--- begin Supplied material ---

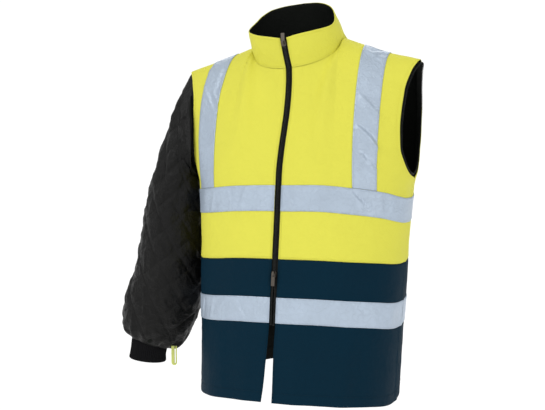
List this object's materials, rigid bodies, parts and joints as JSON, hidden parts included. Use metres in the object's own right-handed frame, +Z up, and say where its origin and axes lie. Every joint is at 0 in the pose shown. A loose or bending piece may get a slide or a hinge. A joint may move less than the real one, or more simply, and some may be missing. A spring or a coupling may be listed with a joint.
{
  "type": "hi-vis work jacket",
  "caption": "High-visibility work bodywarmer with a stand collar, full front zip, reflective hoops and shoulder braces, and a quilted zip-off sleeve.",
  "frame": {"origin": "midway between the two points where the collar meets the shoulder seams, where the wearer's shoulders carry it", "axes": "-Y the way the front faces, +X towards the wearer's left, +Z up"},
  "size_m": [0.6453, 0.3346, 0.8014],
  "materials": {
    "yellow_oxford": "coated oxford weave",
    "navy_oxford": "coated oxford weave",
    "black_lining": "matt knitted lining",
    "reflective_tape": "satin retro-reflective tape",
    "zip_coil": "woven tape and plastic coil",
    "quilted_nylon": "soft nylon with a low sheen",
    "rib_knit": "matt rib knit",
    "yellow_elastic": "matt woven elastic",
    "zip_metal": "painted slider metal"
  },
  "bodies": {
    "garment": {"front_right_upper_panel": "yellow_oxford", "front_right_lower_panel": "navy_oxford", "front_left_upper_panel": "yellow_oxford", "front_left_lower_panel": "navy_oxford", "back_upper_panel": "yellow_oxford", "back_lower_panel": "navy_oxford", "back_lining": "black_lining", "chest_tape_front_right": "reflective_tape", "chest_tape_front_left": "reflective_tape", "chest_tape_back": "reflective_tape", "hip_tape_front_right": "reflective_tape", "hip_tape_front_left": "reflective_tape", "hip_tape_back": "reflective_tape", "brace_tape_right": "reflective_tape", "brace_tape_left": "reflective_tape", "collar_outer": "yellow_oxford", "collar_lining": "black_lining", "zip_tape_right": "zip_coil", "zip_tape_left": "zip_coil", "armhole_zip_tape": "zip_coil", "quilted_sleeve": "quilted_nylon", "rib_cuff": "rib_knit", "elastic_loop": "yellow_elastic", "upper_slider": "zip_metal", "lower_slider": "zip_metal"},
    "upper_pull": {"upper_pull_tab": "zip_metal"},
    "lower_pull": {"lower_pull_tab": "zip_metal"}
  },
  "joints": [
    {"name": "upper_pull_flip", "type": "hinge", "parent": "garment", "child": "upper_pull", "pos_m": [0.00548, -0.10756, -0.00366], "axis": [0.9934, 0.0739, 0.0876], "range_deg": [0, 200]},
    {"name": "lower_pull_flip", "type": "hinge", "parent": "garment", "child": "lower_pull", "pos_m": [0.00269, -0.14881, -0.44045], "axis": [-0.9999, 0.0029, 0.011], "range_deg": [0, 165]}
  ]
}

--- end Supplied material ---

Give back all the data exactly as written.

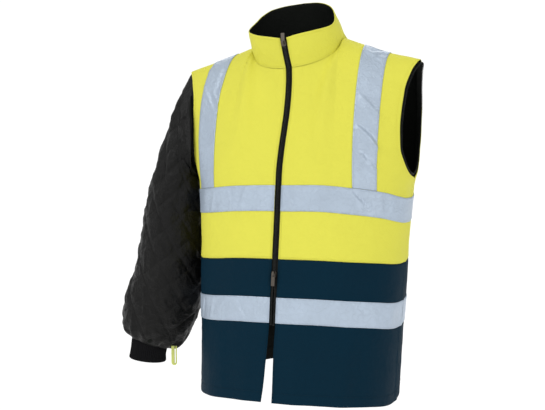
List this object's materials, rigid bodies, parts and joints as JSON, hidden parts included. Use metres in the object's own right-handed frame, +Z up, and say where its origin and axes lie. Every joint is at 0 in the pose shown. A loose or bending piece may get a slide or a hinge. A joint may move less than the real one, or more simply, and some may be missing. A spring or a coupling may be listed with a joint.
{
  "type": "hi-vis work jacket",
  "caption": "High-visibility work bodywarmer with a stand collar, full front zip, reflective hoops and shoulder braces, and a quilted zip-off sleeve.",
  "frame": {"origin": "midway between the two points where the collar meets the shoulder seams, where the wearer's shoulders carry it", "axes": "-Y the way the front faces, +X towards the wearer's left, +Z up"},
  "size_m": [0.6453, 0.3346, 0.8014],
  "materials": {
    "yellow_oxford": "coated oxford weave",
    "navy_oxford": "coated oxford weave",
    "black_lining": "matt knitted lining",
    "reflective_tape": "satin retro-reflective tape",
    "zip_coil": "woven tape and plastic coil",
    "quilted_nylon": "soft nylon with a low sheen",
    "rib_knit": "matt rib knit",
    "yellow_elastic": "matt woven elastic",
    "zip_metal": "painted slider metal"
  },
  "bodies": {
    "garment": {"front_right_upper_panel": "yellow_oxford", "front_right_lower_panel": "navy_oxford", "front_left_upper_panel": "yellow_oxford", "front_left_lower_panel": "navy_oxford", "back_upper_panel": "yellow_oxford", "back_lower_panel": "navy_oxford", "back_lining": "black_lining", "chest_tape_front_right": "reflective_tape", "chest_tape_front_left": "reflective_tape", "chest_tape_back": "reflective_tape", "hip_tape_front_right": "reflective_tape", "hip_tape_front_left": "reflective_tape", "hip_tape_back": "reflective_tape", "brace_tape_right": "reflective_tape", "brace_tape_left": "reflective_tape", "collar_outer": "yellow_oxford", "collar_lining": "black_lining", "zip_tape_right": "zip_coil", "zip_tape_left": "zip_coil", "armhole_zip_tape": "zip_coil", "quilted_sleeve": "quilted_nylon", "rib_cuff": "rib_knit", "elastic_loop": "yellow_elastic", "upper_slider": "zip_metal", "lower_slider": "zip_metal"},
    "upper_pull": {"upper_pull_tab": "zip_metal"},
    "lower_pull": {"lower_pull_tab": "zip_metal"}
  },
  "joints": [
    {"name": "upper_pull_flip", "type": "hinge", "parent": "garment", "child": "upper_pull", "pos_m": [0.00548, -0.10756, -0.00366], "axis": [0.9934, 0.0739, 0.0876], "range_deg": [0, 200]},
    {"name": "lower_pull_flip", "type": "hinge", "parent": "garment", "child": "lower_pull", "pos_m": [0.00269, -0.14881, -0.44045], "axis": [-0.9999, 0.0029, 0.011], "range_deg": [0, 165]}
  ]
}